We have painted a grand picture of the reactive transport equation's reach, but we have glossed over a crucial point: solving it is hard. The equations are complex, nonlinear, and involve phenomena occurring on vastly different scales in time and space. The truly creative work lies not just in formulating the equations, but in finding clever ways to solve them and interpret the results.

Before ever firing up a supercomputer, a physicist's first instinct is to try to understand the dominant physics. This is the magic of nondimensionalization. By recasting the equations in terms of dimensionless variables, we can identify key ratios that tell us the rules of the game. For instance, the ​​Péclet number​​, $Pe$, compares the rate of transport by advection (flow) to the rate of transport by diffusion. The ​​Damköhler number​​, $Da$, compares the rate of reaction to the rate of advection. If $Pe$ is large, the system is dominated by flow; if $Da$ is large, it's dominated by reaction. By calculating these numbers, we gain profound insight into a system's expected behavior without solving a single differential equation.

When we do turn to the computer, new challenges arise. The equations are often "stiff"—the chemical reactions can be millions of times faster than the fluid flow—and everything is coupled. Temperature affects reaction rates, which release heat, which changes the temperature. Solving all these interdependencies at once (a "global implicit" method) is robust but computationally monstrous. Splitting the problem into separate transport and reaction steps is faster but can introduce errors and instabilities. The challenges become even more acute when dealing with exotic states of matter, like supercritical fluids used in CO₂ sequestration. Near the fluid's critical point, properties like compressibility can diverge to infinity, threatening to wreck our numerical solvers. This requires thermodynamically consistent "regularization" schemes—subtle mathematical tricks that tame the infinities without violating the fundamental laws of physics.

This computational burden has sparked a revolution in scientific modeling. If one high-fidelity simulation takes a day, how can we possibly run the millions of simulations needed for a full uncertainty analysis? One answer is to build a cheaper imitation. We can run our expensive model a few hundred times to generate data, and then train a statistical "surrogate model" (like a Gaussian process or a neural network) that learns the input-output map without knowing the underlying physics. A more physics-aware approach is to build a "reduced-order model," where we project the full governing equations onto a much lower-dimensional space, creating a tiny system of equations that retains the essential physical dynamics.

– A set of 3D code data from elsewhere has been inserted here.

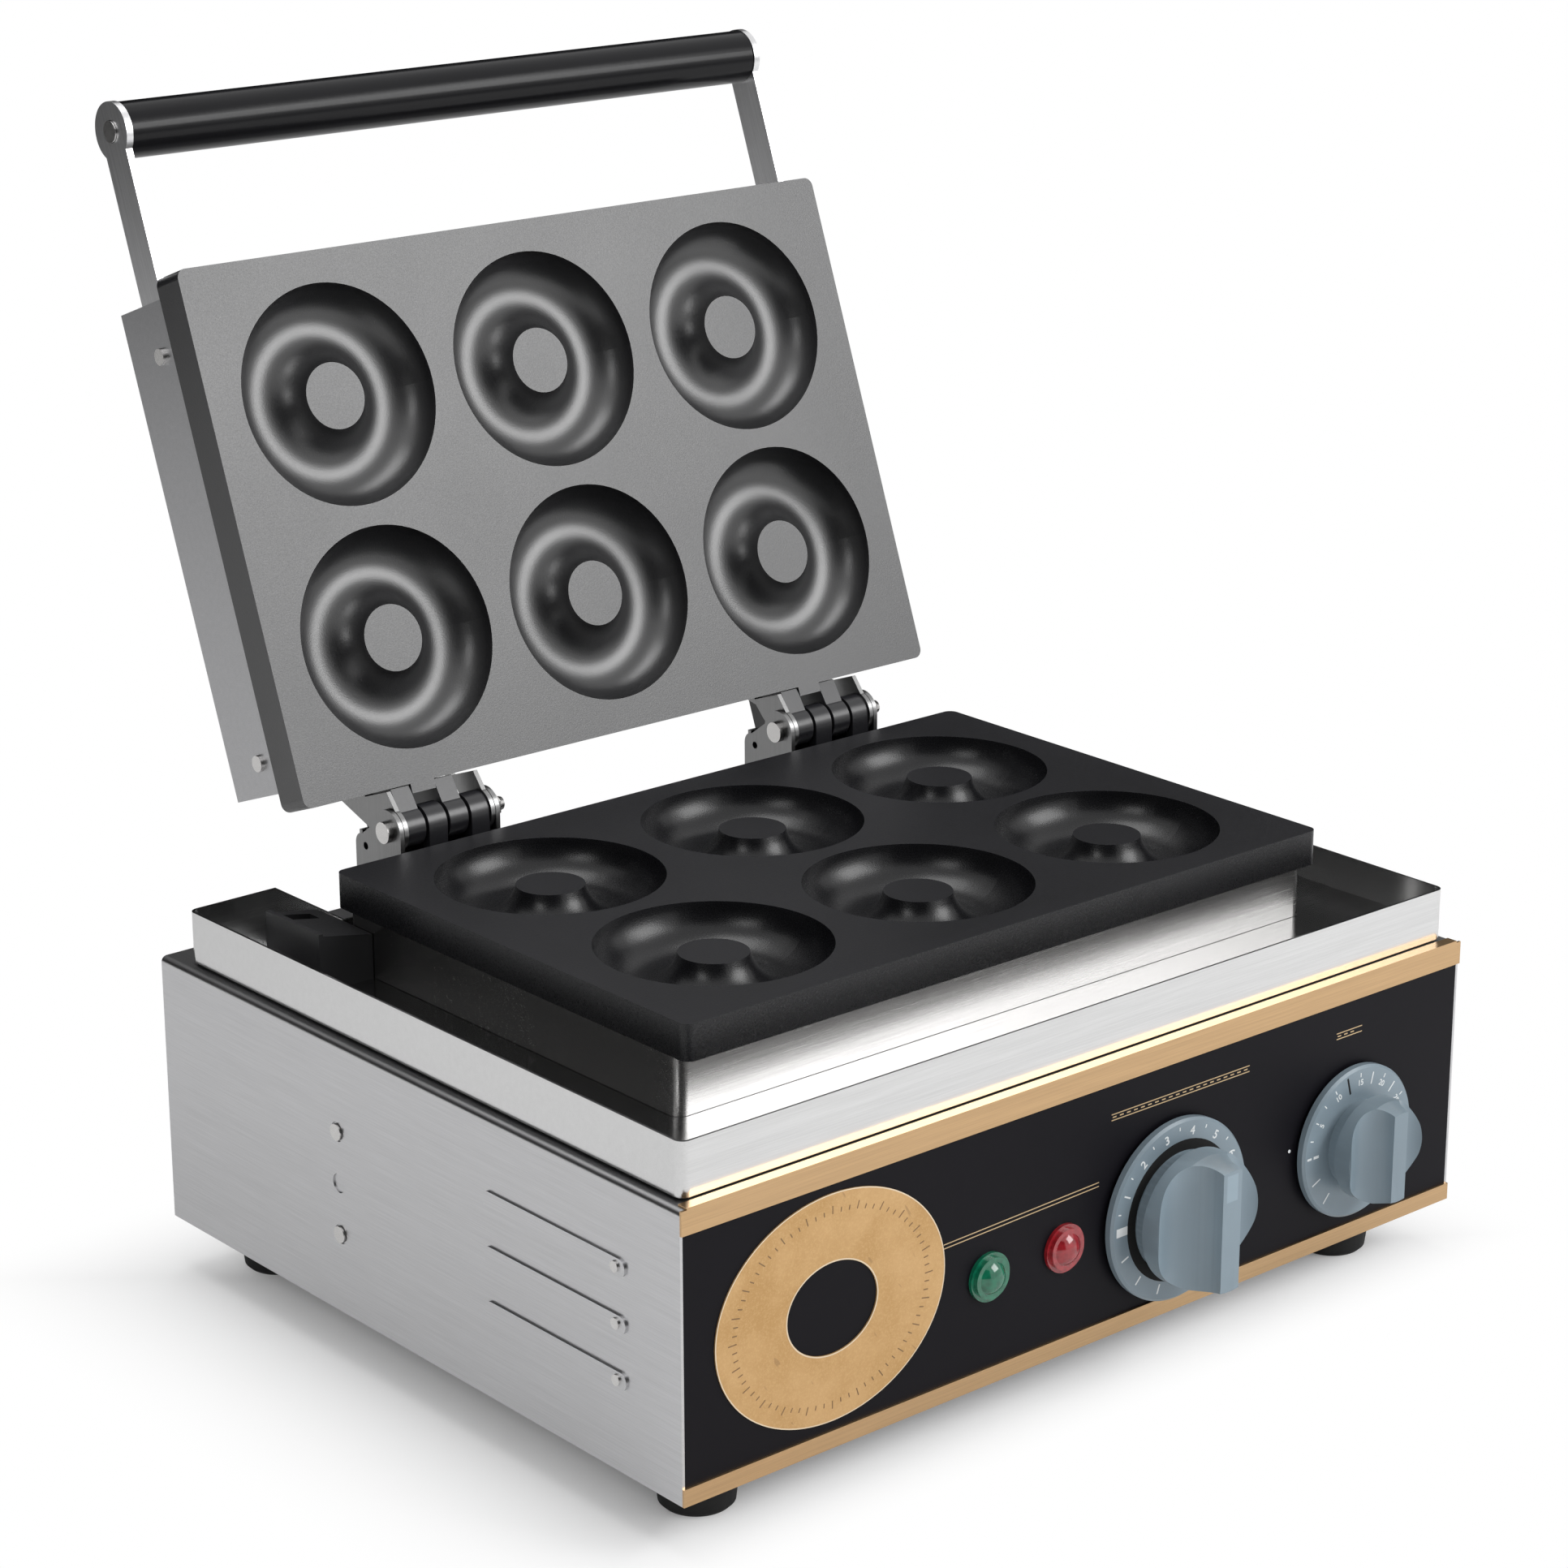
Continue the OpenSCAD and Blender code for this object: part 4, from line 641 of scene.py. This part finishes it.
def build_world():
    """White to the camera and in reflections, a dimmer even light for the rest."""
    world = bpy.data.worlds.new("studio")
    scene.world = world
    world.use_nodes = True
    sky = Graph(world.node_tree)
    sky.tree.nodes.clear()
    out = sky.tree.nodes.new("ShaderNodeOutputWorld")
    white = (1.0, 1.0, 1.0)
    dim = sky.node("Background", {}, {"Color": white, "Strength": 0.42})
    full = sky.node("Background", {}, {"Color": white, "Strength": 1.0})
    seen, glossy, through = sky.rays("Is Camera Ray", "Is Glossy Ray", "Is Transmission Ray")
    for ray in (glossy, through):
        seen = sky.node("Math", {"operation": "ADD", "use_clamp": True}, [seen, ray])
    sky.join(sky.blend_shaders(seen, dim, full), out.inputs["Surface"])


def flat_sheet(name, corners):
    """A flat four-cornered piece of the set."""
    mesh = bpy.data.meshes.new(name)
    form = bmesh.new()
    form.faces.new([form.verts.new(corner) for corner in corners])
    bmesh.ops.subdivide_edges(form, edges=form.edges[:], cuts=3, use_grid_fill=True)
    form.to_mesh(mesh)
    form.free()
    sheet = bpy.data.objects.new(name, mesh)
    scene.collection.objects.link(sheet)
    return sheet


def build_floor():
    """White paper that keeps the object's soft shadow and runs out into the background."""
    reach, drop = 6.0, -0.0002
    floor = flat_sheet("floor", [(-reach, -reach, drop), (reach, -reach, drop),
                                 (reach, reach, drop), (-reach, reach, drop)])
    paint = Paint("floor_paper", (0.93, 0.93, 0.93), 0.9, Specular_IOR_Level=0.1)
    low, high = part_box("casing")
    x, y, _ = paint.axes(paint.place())
    # How far from the casing the paper turns plain white on each side, and over what width.
    clear = (low[1] - y).over(-0.012, 0.034)
    for side in ((low[0] - x).over(0.020, 0.070), (x - high[0]).over(0.0, 0.05),
                 (y - high[1]).over(0.0, 0.06)):
        clear = clear.math("MAXIMUM", side)
    seen, = paint.rays("Is Camera Ray")
    glow = paint.node("Emission", {}, {})
    shaded = Value(paint, paint.shader.outputs[0])
    out = next(n for n in paint.tree.nodes if n.type == "OUTPUT_MATERIAL")
    paint.join(paint.blend_shaders(seen * clear, shaded, glow), out.inputs["Surface"])
    floor.data.materials.append(paint.material)


def build_flag(name, start, end, height):
    """A dark upright card beside the set, seen only in reflections."""
    card = flat_sheet(name, [(*start, 0.0), (*end, 0.0), (*end, height), (*start, height)])
    card.data.materials.append(Paint("flag_cloth", (0.02, 0.02, 0.02), 0.9,
                                     Specular_IOR_Level=0.0).material)
    card.visible_camera = False
    card.visible_shadow = False
    card.visible_diffuse = False


place_camera(CORNER + FROM_CORNER, yaw=math.radians(40.60), pitch=math.radians(18.11),
             roll=math.radians(-0.10), lens=FOCAL_PIXELS / FRAME_PIXELS * SENSOR_WIDTH)
area_light("overhead", place=(-0.10, 0.30, 1.9), aim=(0, 0.02, 0.15), size=(1.2, 0.9),
           power=13.0)
area_light("front_key", place=(1.00, -1.50, 1.24), aim=(0.0, 0.08, 0.30), size=(1.20, 1.00),
           power=25.0)
area_light("left_fill", place=(-1.9, -0.6, 1.5), aim=(0, 0, 0.15), size=(0.7, 0.7), power=6.0)
build_world()
scene.view_settings.view_transform = "Standard"
build_floor()
build_flag("flag_behind", (-2.0, 2.0), (3.0, 2.0), 2.2)
build_flag("flag_left", (-1.8, -0.2), (-1.8, 2.0), 1.8)
build_flag("flag_front", (-2.4, -0.3), (-0.3, -2.5), 2.0)
build_flag("flag_right", (2.6, 2.0), (2.6, -0.6), 2.2)
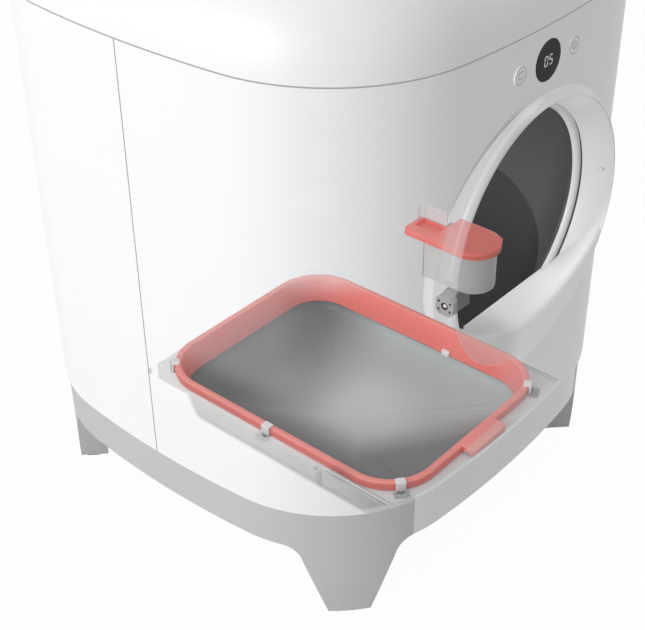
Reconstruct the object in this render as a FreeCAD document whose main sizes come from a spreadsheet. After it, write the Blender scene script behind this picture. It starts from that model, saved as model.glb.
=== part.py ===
"""Self-cleaning litter box, built as an assembly of separate pieces.

The frame: +Z up, the front with the round entrance faces -Y, the origin lies on the floor in the
middle of the casing.  The drum turns about a line along Y.  All sizes are in millimetres.
"""
import FreeCAD, Part
import math
import os
import re
from types import SimpleNamespace

V = FreeCAD.Vector

doc = FreeCAD.newDocument("litter_box")
sheet = doc.addObject("Spreadsheet::Sheet", "Dims")

# Dimensions: alias, value or a formula of the ones above it, what it is.
DIMENSIONS = [
    ("shell_width", 504, "casing, left to right"),
    ("shell_depth", 496, "casing, front to back"),
    ("side_arc", 1050, "bulge radius of the four casing sides"),
    ("corner_arc", 150, "radius of the casing corners"),
    ("shell_wall", 3, "casing wall"),
    ("skirt_low", 84, "height of the base skirt's lower edge"),
    ("shell_low", "=skirt_low + 47", "height of the casing's lower edge"),
    ("seam_gap", 0.6, "open width of every casing seam"),
    ("split_place", 4, "Y of the seam between front and rear casing"),
    ("seat_gap", 0.3, "clearance between neighbours"),
    ("skirt_inset", 3, "skirt set back from the casing"),
    ("skirt_wall", 3.5, "skirt wall"),
    ("web_thick", 3, "horizontal web of the base"),
    ("leg_sole_width", 42, "width of a leg at the floor"),
    ("leg_root_width", 118, "width of a leg where it leaves the skirt"),
    ("leg_depth", 30, "leg, from outside to inside"),
    ("pad_thick", 1.5, "rubber foot pad"),
    ("deck_thick", 4, "deck that carries the drum"),
    ("drum_radius", "=shell_width / 2 - 52", "outside of the drum"),
    ("axis_high", "=shell_low + drum_radius + 34", "height of the drum axis"),
    ("seam_high", "=axis_high + drum_radius - 3", "height of the seam under the top cover"),
    ("head_room", 81, "from the top of the drum to the top of the casing"),
    ("total_high", "=axis_high + drum_radius + head_room", "overall height"),
    ("drum_wall", 3, "drum wall"),
    ("drum_front", "=-shell_depth / 2 + 26", "Y of the drum's front edge"),
    ("drum_rear", "=shell_depth / 2 - 60", "Y of the drum's rear face"),
    ("front_shoulder", "=drum_front + 72", "Y where the front shoulder starts"),
    ("rear_shoulder", "=drum_rear - 30", "Y where the rear shoulder starts"),
    ("rear_flat_radius", "=drum_radius - 50", "radius of the drum's flat rear face"),
    ("mouth_radius", 106.5, "inside of the drum's rim"),
    ("rim_high", 5.5, "height of the rim's round edge"),
    ("port_width", 120, "waste port across the drum"),
    ("port_length", 150, "waste port along the drum"),
    ("screen_thick", 3, "litter screen"),
    ("screen_slots", 12, "slots in the litter screen"),
    ("slot_width", 7, "slot in the litter screen"),
    ("gear_module", 3, "module of the drum gear"),
    ("gear_teeth", "=round(2 * (drum_radius + 7) / gear_module)", "teeth on the drum gear"),
    ("pinion_teeth", 16, "teeth on the drive pinion"),
    ("gear_face", 12, "face width of the drum gear"),
    ("gear_place", "=drum_rear - 68", "Y of the drum gear's front face"),
    ("pinion_angle", 45, "degrees from straight down to the pinion"),
    ("roller_radius", 16, "support roller"),
    ("roller_face", 14, "roller width"),
    ("roller_angle", 35, "degrees from straight down to the rollers"),
    ("axle_radius", 4, "roller axle"),
    ("running_gap", 0.05, "radial clearance of a running fit"),
    ("cradle_thick", 6, "cradle plate"),
    ("hub_radius", 10, "rear hub shaft"),
    ("ring_radius", "=mouth_radius + 26.5", "outside of the entrance ring"),
    ("liner_radius", "=mouth_radius + 23.5", "outside of the entrance liner"),
    ("liner_wall", 3, "entrance liner wall"),
    ("ring_front", "=-shell_depth / 2 - 8", "Y of the entrance ring's front edge"),
    ("sill_high", "=axis_high - 84", "height of the sill's inner edge"),
    ("crest_high", "=sill_high - 10", "height of the sill's front crest"),
    ("crest_arc", 160, "radius of the sill's front crest"),
    ("panel_high", "=axis_high + 165", "height of the display and buttons"),
    ("display_radius", 18.6, "display disc"),
    ("button_radius", 8.4, "push button"),
    ("button_pitch", 41, "button centre from the middle"),
    ("button_travel", 1.2, "push button travel"),
    ("bag_ring_width", "=shell_width - 234", "bag ring, left to right"),
    ("bag_ring_length", "=shell_depth - 151", "bag ring, front to back"),
    ("bag_ring_front", "=-shell_depth / 2 + 41", "Y of the bag ring's front"),
    ("bag_ring_corner", 58, "bag ring corner radius"),
    ("flange_high", "=skirt_low + 13", "top of the drawer flange"),
    ("flange_thick", 3, "drawer flange"),
    ("bag_ring_top", "=flange_high + 10", "height of the bag ring"),
    ("flange_half", "=bag_ring_width / 2 + 5", "drawer flange, middle to edge"),
    ("flange_rear", "=shell_depth / 2 - 104", "Y of the drawer flange's rear edge"),
    ("front_half", "=flange_half + 3.2", "drawer front, middle to edge"),
    ("bin_depth", 54, "drawer bin below its flange"),
    ("bin_draft", 12, "how far the bin narrows"),
    ("bin_wall", 2.5, "drawer bin wall"),
    ("bag_wall", 1.2, "waste bag"),
    ("cap_width", 62.5, "bottle cap across"),
    ("cap_length", 112.5, "bottle cap along Y"),
    ("cap_thick", 7.5, "bottle cap"),
    ("cap_corner", 8, "radius of the bottle cap's rear corners"),
    ("bottle_x", "=shell_width / 2 - 69.25", "X of the bottle"),
    ("bottle_y", -40.75, "Y of the bottle cap's middle"),
    ("bottle_low", "=shell_low + 10", "height of the bottle's bottom"),
    ("bottle_high", "=bottle_low + 48.5", "height of the bottle's top"),
    ("bottle_inset", 5, "bottle narrower than its cap"),
    ("bottle_short", 28, "bottle's rear wall, in from the cap's rear edge"),
    ("bottle_wall", 2, "bottle wall"),
    ("grip_high", 18, "clear grip above the bottle cap"),
    ("jack_radius", 6, "outside of the power inlet"),
    ("jack_bore", 2.75, "radius of the power inlet's bore"),
    ("jack_high", "=shell_low - 23", "height of the power inlet"),
    ("rear_cover_radius", "=ring_radius - 2", "round rear cover"),
    ("lid_round", "=total_high - seam_high - 6", "rounding of the top cover"),
    ("lid_lip", 9, "locating lip under the top cover"),
    ("screw_radius", 1.9, "shank of the deck screws"),
]

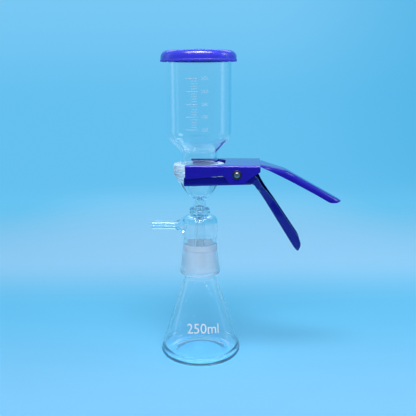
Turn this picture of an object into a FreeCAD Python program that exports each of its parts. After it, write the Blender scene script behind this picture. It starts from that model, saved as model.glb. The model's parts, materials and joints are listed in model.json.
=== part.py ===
import FreeCAD, Part

import math
import os

from FreeCAD import Vector

# Vacuum filtration unit for 47 mm membranes: a lidded funnel cup and a filter base, held flange to flange
# by a spring clamp, on a conical flask. Millimetres, +Z up. The origin is the centre of the flask's foot,
# the clamp's handles point along +X and the hose arm along -X.

# ---- flask ----
FLASK_HEIGHT = 139.8  # foot to the top of the ground joint
FLASK_WALL = 2.1
FLASK_FLOOR = 3.2
HEEL_RADIUS = 7.9
HEEL_INNER_RADIUS = 10.0
FOOT_DISH = 1.6  # how far the middle of the foot is pushed up
FOOT_RING_WIDTH = 6.5  # the flat ring that the flask stands on
NECK_LENGTH = 6.0  # from the cone's top to the ground joint
CONE_STEP = 0.4  # how much wider the cone's top is than the neck
CONE_SLOPE = 0.3325  # radius gained for each millimetre down the cone
NECK_GROOVE = 1.0  # depth of the groove under the ground joint
NECK_GROOVE_LENGTH = 2.4

# ---- ground joint, taper 1 in 10 on the diameter ----
JOINT_LARGE_R = 20.0
JOINT_LENGTH = 38.0
JOINT_TAPER = 0.05  # radius lost for each millimetre up
JOINT_FIT = 0.05  # radial gap between the two ground faces
JOINT_WALL = 2.3  # of the flask's neck
SOCKET_WALL = 3.1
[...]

Perhaps the most exciting frontier is the marriage of physics and artificial intelligence. New "operator learning" architectures, like Fourier Neural Operators, are designed with an inductive bias that mirrors the structure of PDEs. In a stunning display of synergy, we can pre-train such a network on a simple problem, like pure advection-diffusion. The network learns the fundamental "grammar" of transport. Then, we can freeze this learned knowledge and fine-tune a small, separate part of the network to learn the "adjective" of a new chemical reaction. This isn't about replacing the physicist with an opaque black box; it's about building smarter tools that have the laws of physics baked into their very architecture, promising a future where we can simulate our complex world with unprecedented speed and accuracy.